Andrew Campbell

Personal information
- Nationality: United States

Sailing career
- Sport: Sailing
- College team: Georgetown University

Medal record
Sailing
Representing United States
Pan American Games
| Gold medal – first place | 2007 Rio | Men's Laser |

= Andrew Campbell (sailor) =

American yachtsman

Andrew W. Campbell (born 3 February 1984 in Toms River, New Jersey) is an American yachtsman.

Raised in Toms River, New Jersey, Campbell first learned to sail as a child in Toms River with the Barnegat Bay Yacht Racing Association and moved to San Diego, California at the age of eight. Campbell sailed out of the San Diego Yacht Club, in the unusual design of the Naples Sabot, commonly used for junior programs on the West Coast. He attended the Bishop's School in La Jolla.

In the Snipe class, he was the 2001 District 6 Junior Champion. In the Star class he won the silver medal in the 2013 World Championship and the 2010 European Championship.

== College ==
Campbell is the former Commodore of the Georgetown University Hoyas Sailing Team. At Georgetown, he led the #1 ranked Hoyas in the Inter-Collegiate Sailing Association National Championships by achieving three singlehanded national championships (2003, 2005 and 2006), a second-place finish in the coed dinghy national championship in 2004 in Hood River, Oregon, and a first-place finish at the 2006 team race national championship in Charleston, South Carolina. He was named an ICSA All-American four consecutive years, male Sailing Athlete of the Year in 2002 and 2005, and College Sailor of the Year in 2006.

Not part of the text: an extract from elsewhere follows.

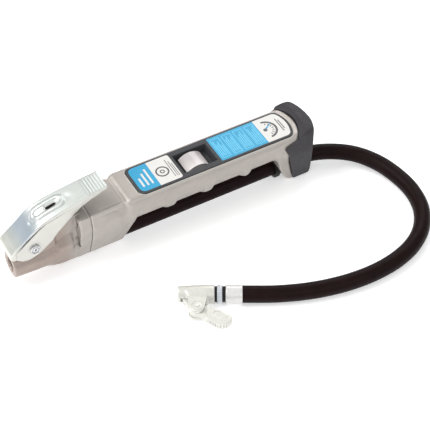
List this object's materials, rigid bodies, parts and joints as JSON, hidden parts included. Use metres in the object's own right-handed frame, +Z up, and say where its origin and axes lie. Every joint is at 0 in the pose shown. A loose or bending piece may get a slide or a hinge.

Sports Illustrated placed him 10th on their list of Georgetown's Top 10 All-Time Athletes.

== Olympics ==
In September 2007 he won the men's Laser Olympic qualifiers in Newport, Rhode Island.

== America's Cup ==
He is the Flight Controller for American Magic, the New York Yacht Club entry at the 2021 America's Cup and the 2024 America’s Cup in Barcelona as well as a tactician with ORACLE Team USA in 2017.

== Personal life ==
He currently lives in San Diego, CA with his wife Jacqueline Campbell (née Schmitz).